Now suppose that $S^{\mathrm{c}}$ is infinite and enumerate $S^{\mathrm{c}}$ as $S^{\mathrm{c}}=\{ i_1,i_2,\ldots \}$. Let $g_m$ be as before, but now, for $i_k\in S^{\mathrm{c}}$, let $f_{i_k}:X_{i_k}\rightarrow [0,\frac{1}{2^k}]$ be such that $f_{i_k}^{-1}(\frac{1}{2^k})=\{ x_{i_k}\}$ and $f_{i_k}^{-1}(0)=\{ y_{i_k}\}$. Now define $f:\prod _{m\in \mathbb{N}}X_m\rightarrow [-1,1]$ by $$ f:=\left( \prod _{k\in S}g_k\right) \cdot \left( 2\sum _{k=1}^{\infty}f_{i_k}-1\right) $$ I claim once again that $f(z)=+1$ iff $z=x$ and $f(z)=-1$ iff $z=y$. This time the cases are a bit different and so we do them each separately. That $z=x$ implies $f(z)=+1$ and $z=y$ implies $f(z)=-1$ are easy. Conversely, suppose that $f(z)=1$. Similarly as before, this forces each $g_k(z)=1$, so that $z_k=x_k$ for all $k\in S$, and hence $2\sum _{k=1}^{\infty}f_{i_k}(z)-1=1$, and hence $\sum _{k=1}^{\infty}f_{i_k}(z)=1$. As $f_{i_k}(z)\leq \frac{1}{2^k}$, this forces $f_{i_k}(z)=\frac{1}{2^k}$ for all $k\in S^{\mathrm{c}}$, and hence $z_k=x_k$ for all $k\in S^{\mathrm{c}}$, and hence $z=x$, as desired. Now suppose that $f(z)=-1$. As the absolute value of the second term is bounded by $1$, we cannot have that any $g_k(z)<1$, and so once again we have each $g_k(z)=1$, so that $z_k=y_k$ for all $k\in S$, and hence $2\sum _{k=1}^{\infty}f_{i_k}(z)-1=-1$, and hence $\sum _{k=1}^{\infty}f_{i_k}(z)=0$. As all of these terms are nonnegative, this forces each $f_{i_k}(z)=0$, so that $z_k=y_k$ for all $y\in S^{\mathrm{c}}$, and hence $z=y$, as desired.

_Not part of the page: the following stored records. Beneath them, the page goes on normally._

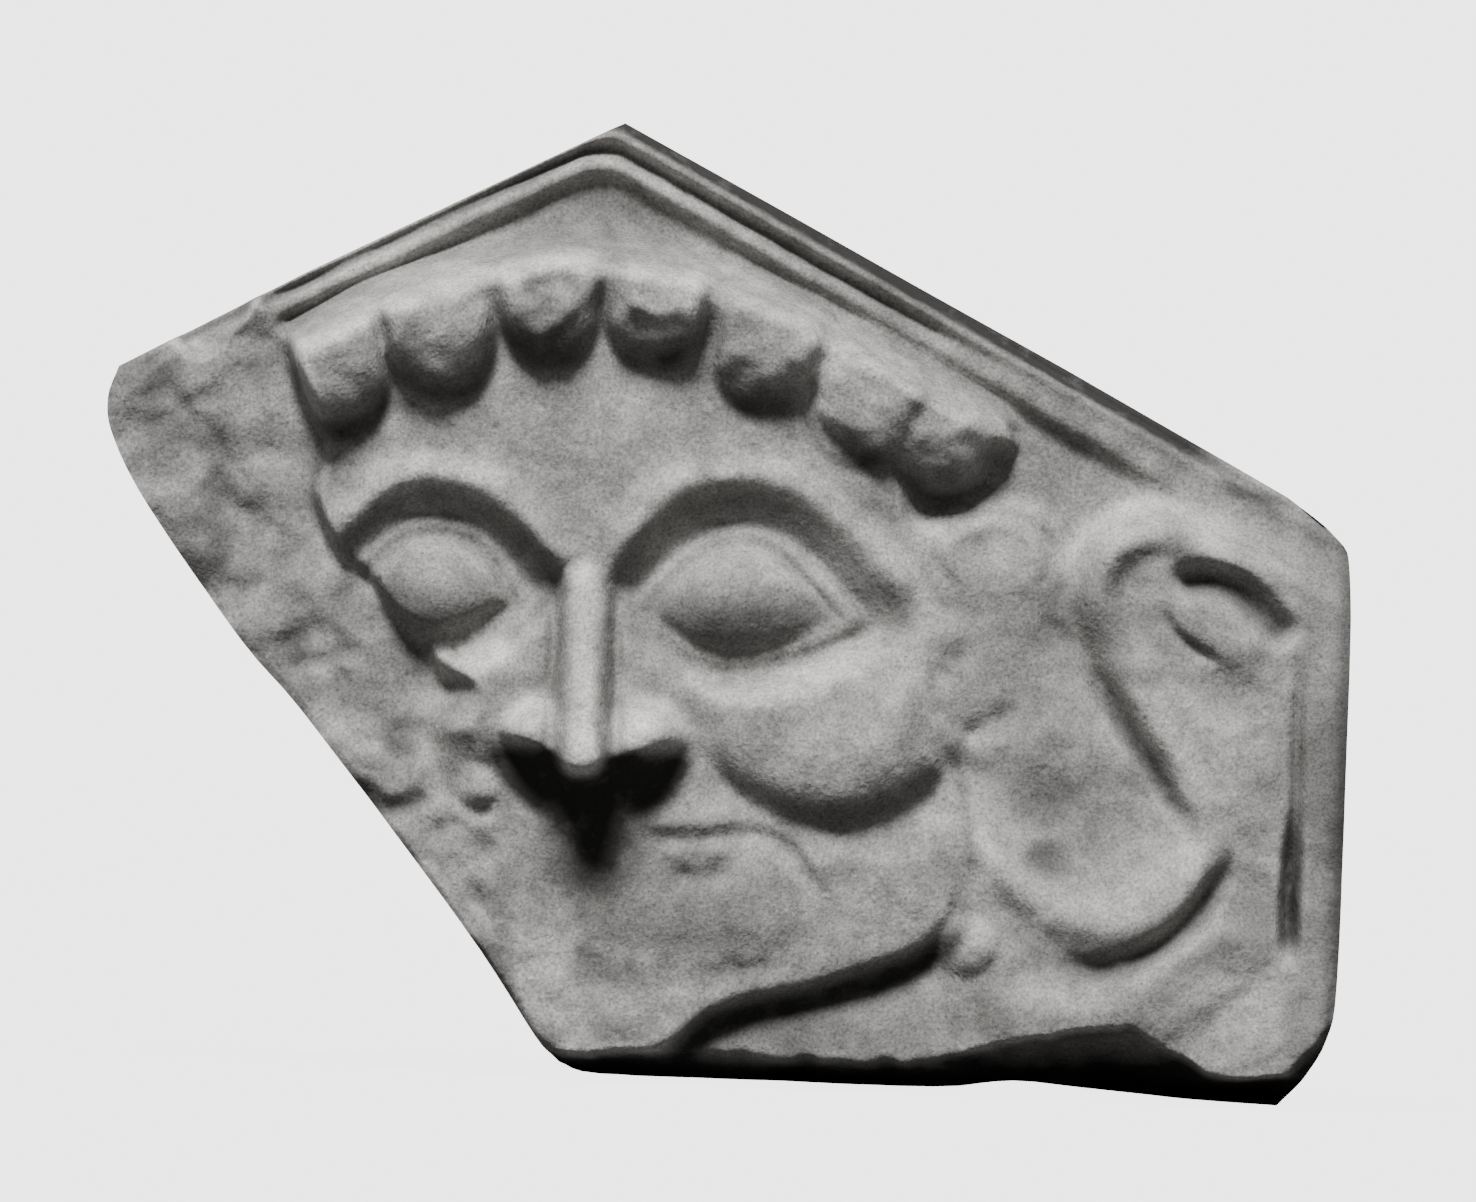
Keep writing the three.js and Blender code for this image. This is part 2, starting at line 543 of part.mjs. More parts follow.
// One solid along both rakes, mitred on the centre line
function mouldings(wasm) {
  const slope = Math.tan(THREE.MathUtils.degToRad(PITCH));
  const across = Math.cos(THREE.MathUtils.degToRad(PITCH));
  const stations = MOULD_STATIONS.map(
    (share) => MOULD_AXIS + share * (share < 0 ? MOULD_AXIS - BREAK_TOP[0] : RIGHT_X - MOULD_AXIS),
  );
  const vertices = [];
  for (const x of stations) {
    const inner = APEX_Z - MOULD_INNER - slope * Math.abs(x - MOULD_AXIS);
    mouldingProfile(x).forEach(([out, rise]) => vertices.push(x, -GROUND - rise, inner + out / across));
  }
  const ring = mouldingProfile(0).length;
  const triangles = [];
  for (let i = 1; i < stations.length; i += 1) {
    for (let k = 0; k < ring; k += 1) {
      const [a, b] = [(i - 1) * ring + k, (i - 1) * ring + ((k + 1) % ring)];
      triangles.push(a, a + ring, b, b, a + ring, b + ring);
    }
  }
  const section = mouldingProfile(0).map(([out, rise]) => new THREE.Vector2(out, rise));
  for (const [a, b, c] of THREE.ShapeUtils.triangulateShape(section, [])) {
    const last = (stations.length - 1) * ring;
    triangles.push(a, c, b, last + a, last + b, last + c);
  }
  return toSolid(wasm, vertices, triangles);
}

// The outline drawn back from in front of the relief to the flat back
function outlinePrism(wasm) {
  const options = { depth: FRONT_CLEAR, bevelEnabled: false, curveSegments: 8 };
  const position = new THREE.ExtrudeGeometry(outline(), options).getAttribute('position');
  const vertices = [];
  const triangles = [];
  const numbers = new Map();
  for (let i = 0; i < position.count; i += 1) {
    const corner = [position.getX(i), -position.getZ(i), position.getY(i)];
    const key = corner.map((value) => value.toFixed(4)).join();
    if (!numbers.has(key)) {
      numbers.set(key, vertices.length / 3);
      vertices.push(...corner);
    }
    triangles.push(numbers.get(key));
  }
  return toSolid(wasm, vertices, triangles);
}

function toGeometry(solid) {
  const mesh = solid.getMesh();
  const geometry = new THREE.BufferGeometry();
  geometry.setAttribute('position', new THREE.BufferAttribute(mesh.vertProperties, 3));
  geometry.setIndex(new THREE.BufferAttribute(mesh.triVerts, 1));
  geometry.computeVertexNormals();
  return geometry;
}

const wasm = await Module();
wasm.setup();

const carved = carvedBlock(wasm, height).add(mouldings(wasm)).intersect(outlinePrism(wasm));
const plaque = new THREE.Mesh(toGeometry(carved), FIRED_CLAY);
plaque.name = 'gorgon_antefix';

const antefix = new THREE.Group();
antefix.add(plaque);

export default antefix;
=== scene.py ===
"""Gorgon antefix: a gabled plaque of fired clay with a gorgon's mask in relief, broken away on its left.

The relief is worked out in millimetres, x to the right and z up, as a height over the plaque's flat back.
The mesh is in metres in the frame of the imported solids, with the back on the plane y = 0 and the relief
rising towards -y.
"""

import logging
import math
from dataclasses import dataclass, field
from enum import Enum

import bmesh
import bpy
import numpy as np
from mathutils import Matrix, Vector


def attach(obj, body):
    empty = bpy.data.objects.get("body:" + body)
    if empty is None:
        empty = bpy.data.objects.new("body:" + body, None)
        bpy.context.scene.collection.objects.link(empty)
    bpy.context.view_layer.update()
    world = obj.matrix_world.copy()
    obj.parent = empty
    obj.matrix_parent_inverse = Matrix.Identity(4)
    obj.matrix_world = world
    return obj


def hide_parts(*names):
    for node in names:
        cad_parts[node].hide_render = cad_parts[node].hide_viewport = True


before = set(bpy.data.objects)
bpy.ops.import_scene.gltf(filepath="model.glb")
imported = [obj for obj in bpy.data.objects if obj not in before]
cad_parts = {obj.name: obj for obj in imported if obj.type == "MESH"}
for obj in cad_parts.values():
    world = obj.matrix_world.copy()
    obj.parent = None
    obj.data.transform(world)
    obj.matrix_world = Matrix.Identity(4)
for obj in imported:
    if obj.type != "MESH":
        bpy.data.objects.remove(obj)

LOG = logging.getLogger("gorgon_antefix")

MM = 0.001
NODE = "gorgon_antefix"

Points = list[tuple[float, float]]
Trace = tuple[tuple[float, float], ...]
Array = np.ndarray


def ramp(low: float, high: float, value: Array) -> Array:
    """Smooth step from 0 at low to 1 at high."""
    share = np.clip((value - low) / (high - low), 0.0, 1.0)
    return share * share * (3.0 - 2.0 * share)


def mix(first: Array, second: Array, share: Array) -> Array:
    """The first value where the share is 0 and the second where it is 1."""
    return first + (second - first) * share


def soft_max(first: Array, second: Array, width: float) -> Array:
    """The greater of two heights, with a fillet of about this width where they meet."""
    share = np.clip(0.5 + 0.5 * (first - second) / width, 0.0, 1.0)
    return mix(second, first, share) + width * share * (1.0 - share)


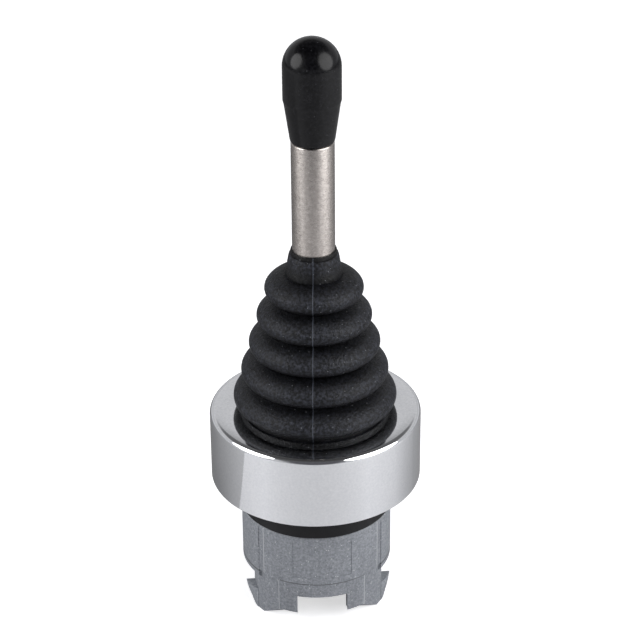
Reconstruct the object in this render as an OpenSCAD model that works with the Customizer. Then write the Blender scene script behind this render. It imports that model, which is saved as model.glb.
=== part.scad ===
// Spring-return joystick head for a 22 mm panel hole, in millimetres.
// The origin is under the middle of the feet, +Z runs up the lever, and the front faces -Y.
// Heights named _z are measured from the plane that the feet stand on.

/* [Body casting] */
// Diameter of the collar that passes through the panel
collar_d = 21.9; // [21.5:0.1:22.2]
// Height of the collar's upper end, under the gasket
collar_top_z = 14.2; // [13.8:0.1:14.6]
// Height of the sharp step under the front and rear panels of the collar
panel_step_z = 6.4; // [6.0:0.1:6.8]
// Diameter of the skirt below the collar
skirt_d = 19.2; // [19.0:0.1:19.4]
// Height where the side sectors of the collar begin to taper in
side_taper_z = 5.2; // [4.8:0.1:5.6]
// Height where the side sectors meet the skirt
side_foot_z = 3.2; // [2.9:0.1:3.4]
// Half angle of each side sector, seen from above
side_half_angle = 34; // [32:1:36]
// Half angle of the front and rear panels
panel_half_angle = 50.5; // [49:0.5:52]
// Depth of the upright grooves between panels and side sectors
groove_depth = 0.3; // [0.2:0.05:0.4]
// Depth of the bare label field on the front panel
label_depth = 0.15; // [0.1:0.05:0.25]
// Width of the locating notch in the front of the skirt
notch_w = 7.2; // [6.6:0.2:7.6]
// Height of the notch's roof
notch_top_z = 3.0; // [2.6:0.1:3.2]
// Height of the flat top of the four bayonet lugs
lug_top_z = 2.4; // [2.2:0.1:2.6]
// Outer diameter of the cup that holds the gimbal
cup_d = 26.5; // [26.3:0.1:26.5]
// Height of the cup's rim
cup_rim_z = 27.3; // [27.2:0.1:27.3]

/* [Bezel and gasket] */
// Diameter of the chromed bezel
bezel_d = 30.4; // [30:0.1:31]
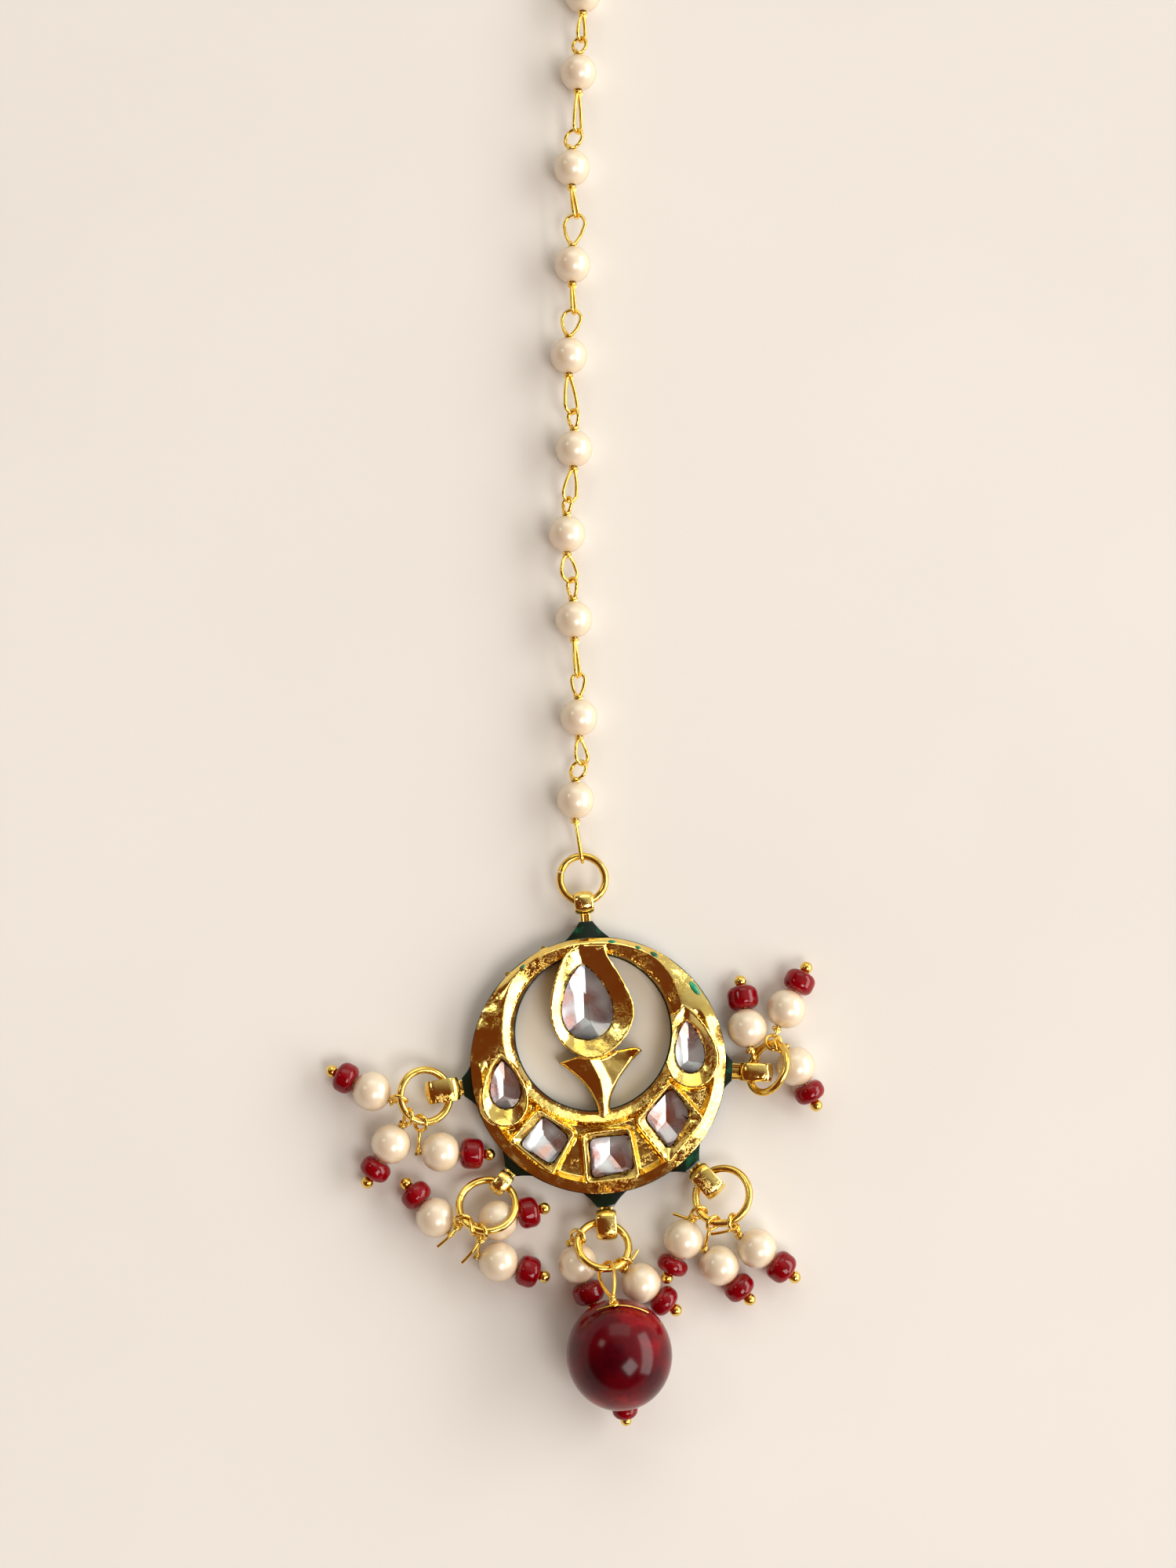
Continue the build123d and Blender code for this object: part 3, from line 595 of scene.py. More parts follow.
def strip_section(width, thick, crown):
    """Across a bail's strip: a domed outer face, thin edges and a flat inner face."""
    half, r = width / 2, thick * 0.42
    outer = [(x, thick / 2 - crown * (x / half) ** 2) for x in np.linspace(half - 0.03, 0.03 - half, 13)]
    return [(half, -0.08), *outer, (-half, -0.08), (0.4 * r - half, 0.3 * r - thick / 2),
            (r - half, -thick / 2), (half - r, -thick / 2), (half - 0.4 * r, 0.3 * r - thick / 2)]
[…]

Correction: This is basically correct (I hope fingers crossed), but we have to work a bit harder in order to be sure that $\prod _{k\in S}g_k$ actually converges to a continuous function. To do so, it suffices to show that $\sum _{k\in S}\ln (g_k)$ converges to a continuous function, and to do this, we want to show that the partial sums of this series are uniformly-cauchy. So, enumerate $S=\{ j_1,j_2,\ldots \}$ and take the codomain of $g_{j_k}$ to be $[2^{2^{-k}},1]$. This ensures that the codomain of $\ln (g_{j_k})$ will be $[-2^{-k},1]$, which should be enough to ensure that the partial sums of $\sum _{k=1}^{\infty}\ln (g_{j_k})$ are uniformly-cauchy, as desired.